[Start]

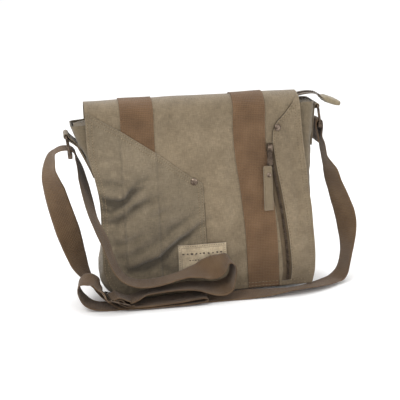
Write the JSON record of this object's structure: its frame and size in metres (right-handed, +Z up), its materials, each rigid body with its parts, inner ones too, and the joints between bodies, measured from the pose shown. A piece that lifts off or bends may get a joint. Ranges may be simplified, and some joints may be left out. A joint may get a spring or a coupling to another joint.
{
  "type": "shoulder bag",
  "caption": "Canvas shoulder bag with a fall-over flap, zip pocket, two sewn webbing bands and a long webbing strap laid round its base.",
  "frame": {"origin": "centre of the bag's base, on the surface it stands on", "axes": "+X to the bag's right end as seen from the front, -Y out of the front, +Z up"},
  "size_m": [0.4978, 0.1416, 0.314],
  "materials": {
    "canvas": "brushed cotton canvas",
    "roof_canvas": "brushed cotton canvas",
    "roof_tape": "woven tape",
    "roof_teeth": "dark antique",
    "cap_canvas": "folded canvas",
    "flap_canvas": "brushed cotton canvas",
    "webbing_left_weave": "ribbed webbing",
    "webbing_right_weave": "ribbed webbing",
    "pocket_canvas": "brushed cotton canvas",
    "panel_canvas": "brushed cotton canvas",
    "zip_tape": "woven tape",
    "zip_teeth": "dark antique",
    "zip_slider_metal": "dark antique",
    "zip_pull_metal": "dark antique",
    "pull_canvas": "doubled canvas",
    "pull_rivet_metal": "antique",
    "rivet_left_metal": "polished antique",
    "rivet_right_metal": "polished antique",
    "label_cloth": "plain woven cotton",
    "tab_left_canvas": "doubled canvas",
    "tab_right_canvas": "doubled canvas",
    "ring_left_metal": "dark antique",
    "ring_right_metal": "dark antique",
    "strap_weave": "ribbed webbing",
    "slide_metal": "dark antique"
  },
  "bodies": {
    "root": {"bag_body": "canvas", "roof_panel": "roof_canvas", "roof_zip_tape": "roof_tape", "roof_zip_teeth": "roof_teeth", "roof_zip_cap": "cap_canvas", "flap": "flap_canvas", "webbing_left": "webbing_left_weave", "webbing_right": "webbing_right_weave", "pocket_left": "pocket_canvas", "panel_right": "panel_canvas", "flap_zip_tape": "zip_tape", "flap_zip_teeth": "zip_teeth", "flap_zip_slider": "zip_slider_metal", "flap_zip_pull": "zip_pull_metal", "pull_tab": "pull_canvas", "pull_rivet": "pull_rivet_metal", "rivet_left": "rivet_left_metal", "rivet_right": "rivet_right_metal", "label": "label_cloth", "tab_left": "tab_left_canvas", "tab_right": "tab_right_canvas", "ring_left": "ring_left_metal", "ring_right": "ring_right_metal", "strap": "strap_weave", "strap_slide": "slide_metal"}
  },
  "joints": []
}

[End]

SET EXERCISE - Extract the listing in its entirety, matching it exactly.

TASK RESPONSE -
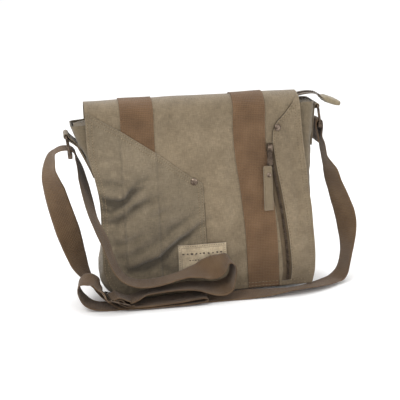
Write the JSON record of this object's structure: its frame and size in metres (right-handed, +Z up), its materials, each rigid body with its parts, inner ones too, and the joints between bodies, measured from the pose shown. A piece that lifts off or bends may get a joint. Ranges may be simplified, and some joints may be left out. A joint may get a spring or a coupling to another joint.
{
  "type": "shoulder bag",
  "caption": "Canvas shoulder bag with a fall-over flap, zip pocket, two sewn webbing bands and a long webbing strap laid round its base.",
  "frame": {"origin": "centre of the bag's base, on the surface it stands on", "axes": "+X to the bag's right end as seen from the front, -Y out of the front, +Z up"},
  "size_m": [0.4978, 0.1416, 0.314],
  "materials": {
    "canvas": "brushed cotton canvas",
    "roof_canvas": "brushed cotton canvas",
    "roof_tape": "woven tape",
    "roof_teeth": "dark antique",
    "cap_canvas": "folded canvas",
    "flap_canvas": "brushed cotton canvas",
    "webbing_left_weave": "ribbed webbing",
    "webbing_right_weave": "ribbed webbing",
    "pocket_canvas": "brushed cotton canvas",
    "panel_canvas": "brushed cotton canvas",
    "zip_tape": "woven tape",
    "zip_teeth": "dark antique",
    "zip_slider_metal": "dark antique",
    "zip_pull_metal": "dark antique",
    "pull_canvas": "doubled canvas",
    "pull_rivet_metal": "antique",
    "rivet_left_metal": "polished antique",
    "rivet_right_metal": "polished antique",
    "label_cloth": "plain woven cotton",
    "tab_left_canvas": "doubled canvas",
    "tab_right_canvas": "doubled canvas",
    "ring_left_metal": "dark antique",
    "ring_right_metal": "dark antique",
    "strap_weave": "ribbed webbing",
    "slide_metal": "dark antique"
  },
  "bodies": {
    "root": {"bag_body": "canvas", "roof_panel": "roof_canvas", "roof_zip_tape": "roof_tape", "roof_zip_teeth": "roof_teeth", "roof_zip_cap": "cap_canvas", "flap": "flap_canvas", "webbing_left": "webbing_left_weave", "webbing_right": "webbing_right_weave", "pocket_left": "pocket_canvas", "panel_right": "panel_canvas", "flap_zip_tape": "zip_tape", "flap_zip_teeth": "zip_teeth", "flap_zip_slider": "zip_slider_metal", "flap_zip_pull": "zip_pull_metal", "pull_tab": "pull_canvas", "pull_rivet": "pull_rivet_metal", "rivet_left": "rivet_left_metal", "rivet_right": "rivet_right_metal", "label": "label_cloth", "tab_left": "tab_left_canvas", "tab_right": "tab_right_canvas", "ring_left": "ring_left_metal", "ring_right": "ring_right_metal", "strap": "strap_weave", "strap_slide": "slide_metal"}
  },
  "joints": []
}